Habergeiss, Tauplitz, Autriche

Trase de cuerdas, Zarramacadas de Mecerreyes, Espagne

Sauvage, Le Noirmont, Suisse

Babugeri, Bansko, Bulgarie

Colonganos, Austis, Sardaigne, Italie

Perchten, Werfen, Autriche

Chriapa, Ruzomberok, Slovaquie

Tschäggättä, Lötschental, Suisse


La lecture et la contemplation de l'incroyable Wilder Mann ou la figure du sauvage (Thames & Hudson, 2012) donne envie de répondre à l'appel de la forêt, d'aller faire résonner des cloches dans des pâturages perdus.

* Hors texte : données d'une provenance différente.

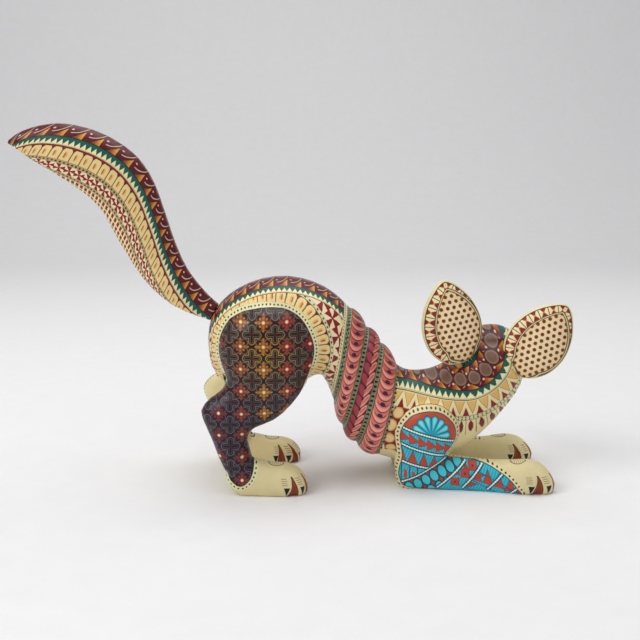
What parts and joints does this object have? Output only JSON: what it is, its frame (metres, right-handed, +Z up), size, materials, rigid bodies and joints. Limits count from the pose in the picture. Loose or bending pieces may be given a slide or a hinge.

Pour cet ouvrage, le photographe Charles Fréger a visité de nombreuses contrées européennes où se perpétue la tradition carnavalesque de l'"homme sauvage", convoqué pour la régénération de la nature au printemps, pour "le jugement, la mise à mort ou les funérailles qui sont supposés marquer un point final à l'année écoulée", lors de labours rituels, de mariages... Plus de 200 photographies sont expliquées en fin d'ouvrage, par exemple comme ci-dessous, pour l'homme suisse déguisé de branches de sapin. 
"Le Noirmont, canton du Jura, Suisse
Dernière lune avant les Jours Gras
A l'occasion de la pleine lune qui précède les Jours Gras, les Sauvages sortent de la forêt et traversent les pâturages avant d'arriver au village, sur un fond sonore composé de bruits de cloches, de claquements de fouets et de leurs cris caractéristiques, "hoy, hoy !". Sur leur parcours, ils noircissent le visage de toutes les personnes qu'ils rencontrent, leurs victimes préférées étant les jeunes filles. Celles-ci essaient de deviner qui se cache sous leur costume. Lorsqu'elles croient avoir identifié un Sauvage, elles crient : "Connu !". Les poursuites sont alors lancées. Si les Sauvages attrapent une des demoiselles, ils lui noircissent d'abord le visage au cirage et la portent ensuite jusqu'à la fontaine où elle est jetée à l'eau."